To make sure there are as few differences as possible between the input to the models I package MNIST as a tf.data.Dataset
and return it from an input function, which is passed to the estimator. For the bare Keras model, I use the same input function to obtain the tf.Data.dataset
and give it directly to the fit
function.
# python 3.6. Tested with tensorflow-gpu-1.14 and tensorflow-cpu-2.0
import tensorflow as tf
import numpy as np
def get_model(IM_WIDTH=28, num_color_channels=1):
"""Create a very simple convolutional neural network using a tf.keras Functional Model."""
input = tf.keras.Input(shape=(IM_WIDTH, IM_WIDTH, num_color_channels))
x = tf.keras.layers.Conv2D(32, 3, activation='relu')(input)
x = tf.keras.layers.MaxPooling2D(3)(x)
x = tf.keras.layers.Conv2D(64, 3, activation='relu')(x)
x = tf.keras.layers.MaxPooling2D(3)(x)
x = tf.keras.layers.Flatten()(x)
x = tf.keras.layers.Dense(64, activation='relu')(x)
output = tf.keras.layers.Dense(1, activation='linear')(x)
model = tf.keras.Model(inputs=[input], outputs=[output])
model.compile(optimizer='adam', loss="mae",
metrics=['mae'])
model.summary()
return model
def input_fun(train=True):
"""Load MNIST and return the training or test set as a tf.data.Dataset; Valid input function for tf.estimator"""
(train_images, train_labels), (eval_images, eval_labels) = tf.keras.datasets.mnist.load_data()
train_images = train_images.reshape((60_000, 28, 28, 1)).astype(np.float32) / 255.
eval_images = eval_images.reshape((10_000, 28, 28, 1)).astype(np.float32) / 255.
# train_labels = train_labels.astype(np.float32) # these two lines don't affect behaviour.
# eval_labels = eval_labels.astype(np.float32)
# For a neural network with one neuron in the final layer, it doesn't seem to matter if target data is float or int.
if train:
dataset = tf.data.Dataset.from_tensor_slices((train_images, train_labels))
dataset = dataset.shuffle(buffer_size=100).repeat(None).batch(32).prefetch(1)
else:
dataset = tf.data.Dataset.from_tensor_slices((eval_images, eval_labels))
dataset = dataset.batch(32).prefetch(1) # note: prefetching does not affect behaviour
return dataset
model = get_model()
train_input_fn = lambda: input_fun(train=True)
eval_input_fn = lambda: input_fun(train=False)
NUM_EPOCHS, STEPS_PER_EPOCH = 4, 1875 # 1875 = number_of_train_images(=60.000) / batch_size(=32)
USE_ESTIMATOR = False # change this to compare model/estimator.

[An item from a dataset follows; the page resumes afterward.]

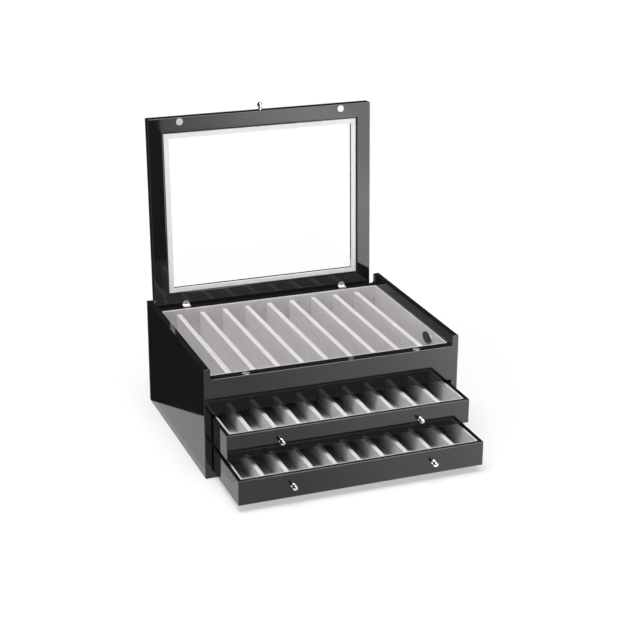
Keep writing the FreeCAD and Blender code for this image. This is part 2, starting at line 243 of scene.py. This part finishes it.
def solids(name, turn=Matrix()):
    """The corners of each separate solid of a CAD node, after a turn."""
    bm = bmesh.new()
    bm.from_mesh(frame["nodes"][name].data)
    bmesh.ops.remove_doubles(bm, verts=bm.verts, dist=FACET_JOIN)
    bm.transform(turn)
    boxes, seen = [], set()
    for first in bm.verts:
        if first in seen:
            continue
        seen.add(first)
        island = [first]
        for vert in island:
            for edge in vert.link_edges:
                other = edge.other_vert(vert)
                if other not in seen:
                    seen.add(other)
                    island.append(other)
        low = Vector(min(vert.co[axis] for vert in island) for axis in range(3))
        high = Vector(max(vert.co[axis] for vert in island) for axis in range(3))
        boxes.append((low, high))
    bm.free()
    return boxes


def add_block(bm, low, high):
    """A cuboid in a bmesh; returns its new vertices."""
    block = bmesh.ops.create_cube(bm, size=1)["verts"]
    bmesh.ops.scale(bm, vec=high - low, verts=block)
    bmesh.ops.translate(bm, vec=(low + high) / 2, verts=block)
    return block


def edges_of(verts):
    """Every edge that meets a group of vertices, once each."""
    return list({edge for vert in verts for edge in vert.link_edges})


def add_suede_board(bm, low, high, roll, seed):
    """A board wrapped in suede: its edges are rolled and its long sides puff and dip a little."""
    size = high - low
    long_axis = max(range(3), key=lambda axis: size[axis])
    board = add_block(bm, low, high)
    bevel_edges(bm, edges_of(board), roll, ROLL_STEPS)
    board = [vert for vert in bm.verts if not vert.tag]
    along = [edge for edge in edges_of(board)
             if abs((edge.verts[0].co - edge.verts[1].co)[long_axis]) > LONG_EDGE_SHARE * size[long_axis]]
    bmesh.ops.subdivide_edges(bm, edges=along, cuts=BOARD_CUTS, use_grid_fill=False)
    board = [vert for vert in bm.verts if not vert.tag]
    centre = (low + high) / 2
    for vert in board:
        wave = noise.noise(vert.co * SUEDE_PUFFS_PER_M + Vector((seed, 0, 0)))
        for axis in range(3):
            if axis == long_axis:
                continue
            inward = -1 if vert.co[axis] > centre[axis] else 1
            vert.co[axis] += inward * SUEDE_PUFF * (0.5 + 0.5 * wave)
        vert.tag = True


def suede_piece(name, body, roll, seed, boxes=None):
    """The suede boards that stand for a CAD node, one for each of its solids or given boxes."""
    bm = bmesh.new()
    for number, (low, high) in enumerate(boxes or solids(name)):
        add_suede_board(bm, low, high, roll, seed + number)
    return make_piece(name + "_suede", bm, suede, body, (name,))


suede = pale_suede()
for number, side in enumerate(("left", "right", "front", "rear")):
    suede_piece("tray_wall_" + side, "case", WALL_ROLL, seed=10 * number)
suede_piece("tray_dividers", "case", DIVIDER_ROLL, seed=50)
tray_pad = suede_piece("tray_floor_pad", "case", PAD_ROLL, seed=70)


# ---------------------------------------------------------------------------------------------
# Oval stud on the tray's right wall. A flat black cap with an eased rim stands on a nickel
# collar a little smaller than itself. The cap's round stem passes through collar and wall.

STUD_PLASTIC = (0.012, 0.011, 0.011, 1)
STUD_PLASTIC_RUBBED = (0.03, 0.027, 0.026, 1)
STUD_GRAIN_PER_M = 1800
STUD_GRAIN_DEPTH = 0.03 * MM
STUD_SHINE = (0.28, 0.42)
STUD_EDGE = 0.4 * MM
STUD_EDGE_STEPS = 5
STUD_STEM_RADIUS = 2.0 * MM
STUD_STEM_SIDES = 32
STUD_SHARP_OVER = 40
TURNING_STEPS = 48
METAL_HAZE_PER_M = 420
METAL_LINES_STRETCH = (1, 1, 6)
METAL_LINES_DEPTH = 0.004 * MM
NICKEL_BRIGHT = (0.62, 0.61, 0.60, 1)
NICKEL_HAZED = (0.47, 0.46, 0.45, 1)


def turned(profile):
    """Spin (radius, height) points round the Z axis into a closed turned form."""
    bm = bmesh.new()
    verts = [bm.verts.new((radius, 0, height)) for radius, height in profile]
    edges = [bm.edges.new(pair) for pair in zip(verts, verts[1:])]
    if profile[0][0] > 0:
        edges.append(bm.edges.new((verts[-1], verts[0])))
    bmesh.ops.spin(bm, geom=verts + edges, cent=(0, 0, 0), axis=(0, 0, 1), angle=2 * math.pi,
                   steps=TURNING_STEPS, use_merge=True, use_duplicate=False)
    bmesh.ops.remove_doubles(bm, verts=bm.verts, dist=FACET_JOIN)
    bmesh.ops.recalc_face_normals(bm, faces=bm.faces)
    return bm


def arc(centre, radius, start, end, steps):
    """Profile points on an arc; the centre is (radius, height) and angles are in degrees."""
    points = []
    for step in range(steps + 1):
        angle = math.radians(start + (end - start) * step / steps)
        out = centre[0] + radius * math.cos(angle)
        up = centre[1] + radius * math.sin(angle)
        points.append((max(out, 0.0), up))
    return points


def set_on(bm, place, direction):
    """Stand a turned form on a place with its Z axis along a direction."""
    turn = Vector(direction).to_track_quat("Z", "Y").to_matrix().to_4x4()
    bm.transform(Matrix.Translation(place) @ turn)


def black_plastic():
    """Moulded black plastic with a fine grain, a little paler where it is rubbed."""
    material, shader, place = new_material("black_plastic")
    grain = add_noise(material, place, STUD_GRAIN_PER_M)
    colour_between(material, grain, STUD_PLASTIC, STUD_PLASTIC_RUBBED, shader.inputs["Base Color"])
    spread_between(material, grain, *STUD_SHINE, shader.inputs["Roughness"])
    add_bump(material, shader, grain, STUD_GRAIN_DEPTH, strength=0.5)
    return material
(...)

Estimator performs much worse for no apparent reason
if USE_ESTIMATOR:
estimator = tf.keras.estimator.model_to_estimator(
keras_model=model, model_dir="model_directory",
config=tf.estimator.RunConfig(save_checkpoints_steps=200, save_summary_steps=200))
train_spec = tf.estimator.TrainSpec(input_fn=train_input_fn, max_steps=STEPS_PER_EPOCH * NUM_EPOCHS)
eval_spec = tf.estimator.EvalSpec(input_fn=eval_input_fn, throttle_secs=0)
tf.estimator.train_and_evaluate(estimator, train_spec, eval_spec)
print("Training complete. Evaluating Estimator:")
print(estimator.evaluate(eval_input_fn))
# final train loss with estimator: ~2.5 (mean abs. error).
else:
dataset = train_input_fn()
model.fit(dataset, steps_per_epoch=STEPS_PER_EPOCH, epochs=NUM_EPOCHS)
print("Training complete. Evaluating Keras model:")
print(model.evaluate(eval_input_fn()))
# final train loss with Keras model: ~0.4 (mean abs. error).
I made a bug report at https://github.com/tensorflow/tensorflow/issues/35833#issue-549185982
To avoid the discussion being split across websites I mark this topic as solved.